SOURCE MATERIAL
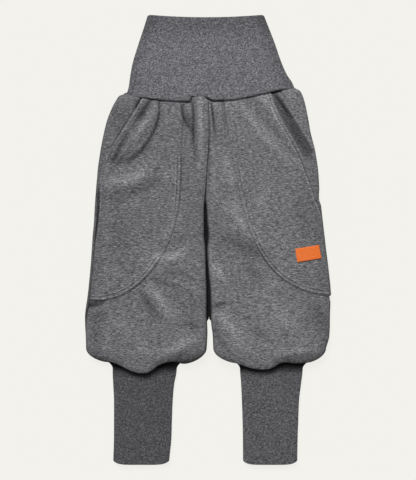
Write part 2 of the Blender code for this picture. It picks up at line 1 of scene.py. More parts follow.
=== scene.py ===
"""Looks of a child's pull-on joggers that lie flat and face up.

Every cloth piece is a thin shell on the form of its solid, with the folds that the
cloth lies in. Left and right are the wearer's. Sizes are in millimetres, and meshes
are made in metres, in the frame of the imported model: X runs to the wearer's left, Y
up to the waist, and Z up from the surface that the joggers lie on.
"""

from __future__ import annotations

import logging
from dataclasses import dataclass
from enum import Enum
from math import comb, cos, radians, sin
from typing import Callable, NamedTuple, Sequence

import bmesh
import bpy
import numpy as np
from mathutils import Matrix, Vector


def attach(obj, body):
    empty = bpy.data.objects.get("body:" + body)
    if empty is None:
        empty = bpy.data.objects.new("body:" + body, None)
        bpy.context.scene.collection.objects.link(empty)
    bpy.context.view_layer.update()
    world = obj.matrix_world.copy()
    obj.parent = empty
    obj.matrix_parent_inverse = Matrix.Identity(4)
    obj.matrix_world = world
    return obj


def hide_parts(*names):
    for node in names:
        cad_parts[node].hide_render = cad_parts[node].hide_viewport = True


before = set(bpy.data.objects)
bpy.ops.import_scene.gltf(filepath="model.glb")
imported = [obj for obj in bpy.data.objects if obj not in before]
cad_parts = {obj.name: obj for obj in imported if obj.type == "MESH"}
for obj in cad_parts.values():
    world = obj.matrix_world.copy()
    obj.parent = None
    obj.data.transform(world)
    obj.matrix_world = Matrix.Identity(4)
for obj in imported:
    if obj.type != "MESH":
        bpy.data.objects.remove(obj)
LOG = logging.getLogger("joggers")

MM = 0.001
PER_METRE = 1000.0

# Cloth
LEG_CLOTH = 1.8
POCKET_CLOTH = 1.3
RIB_WALL = 2.2
LABEL_LEATHER = 1.2
SEAM_GAP = 0.3

# How a leg's section is rounded
SIDE_Z = 3.2
SIDE_TURN = 4.5
INNER_TURN = 3.2
SIDE_POWER = 3.0
INNER_POWER = 5.0
SEAM_REACH = 1.0
FOOT = 0.5
RISE_TOP = (40.0, 90.0)
RISE_FOOT = (-136.0, -80.0)
MOUTH_FOOT = (52.0, 66.0)
POCKET_FOOT = (-80.0, -72.0)
LOWEST_FACE = 4.4
UNDER_POWER = 4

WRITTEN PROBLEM
Repeat the material in full, exactly as it stands.

FINAL ANSWER
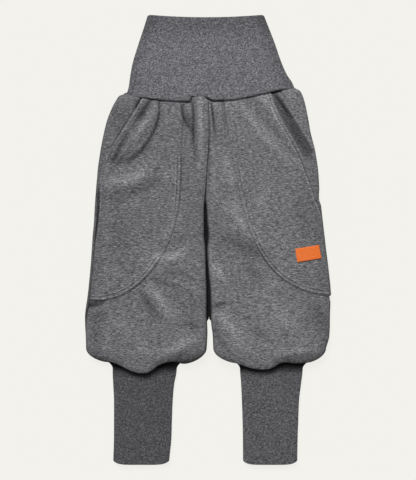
Write part 2 of the Blender code for this picture. It picks up at line 1 of scene.py. More parts follow.
=== scene.py ===
"""Looks of a child's pull-on joggers that lie flat and face up.

Every cloth piece is a thin shell on the form of its solid, with the folds that the
cloth lies in. Left and right are the wearer's. Sizes are in millimetres, and meshes
are made in metres, in the frame of the imported model: X runs to the wearer's left, Y
up to the waist, and Z up from the surface that the joggers lie on.
"""

from __future__ import annotations

import logging
from dataclasses import dataclass
from enum import Enum
from math import comb, cos, radians, sin
from typing import Callable, NamedTuple, Sequence

import bmesh
import bpy
import numpy as np
from mathutils import Matrix, Vector


def attach(obj, body):
    empty = bpy.data.objects.get("body:" + body)
    if empty is None:
        empty = bpy.data.objects.new("body:" + body, None)
        bpy.context.scene.collection.objects.link(empty)
    bpy.context.view_layer.update()
    world = obj.matrix_world.copy()
    obj.parent = empty
    obj.matrix_parent_inverse = Matrix.Identity(4)
    obj.matrix_world = world
    return obj


def hide_parts(*names):
    for node in names:
        cad_parts[node].hide_render = cad_parts[node].hide_viewport = True


before = set(bpy.data.objects)
bpy.ops.import_scene.gltf(filepath="model.glb")
imported = [obj for obj in bpy.data.objects if obj not in before]
cad_parts = {obj.name: obj for obj in imported if obj.type == "MESH"}
for obj in cad_parts.values():
    world = obj.matrix_world.copy()
    obj.parent = None
    obj.data.transform(world)
    obj.matrix_world = Matrix.Identity(4)
for obj in imported:
    if obj.type != "MESH":
        bpy.data.objects.remove(obj)
LOG = logging.getLogger("joggers")

MM = 0.001
PER_METRE = 1000.0

# Cloth
LEG_CLOTH = 1.8
POCKET_CLOTH = 1.3
RIB_WALL = 2.2
LABEL_LEATHER = 1.2
SEAM_GAP = 0.3

# How a leg's section is rounded
SIDE_Z = 3.2
SIDE_TURN = 4.5
INNER_TURN = 3.2
SIDE_POWER = 3.0
INNER_POWER = 5.0
SEAM_REACH = 1.0
FOOT = 0.5
RISE_TOP = (40.0, 90.0)
RISE_FOOT = (-136.0, -80.0)
MOUTH_FOOT = (52.0, 66.0)
POCKET_FOOT = (-80.0, -72.0)
LOWEST_FACE = 4.4
UNDER_POWER = 4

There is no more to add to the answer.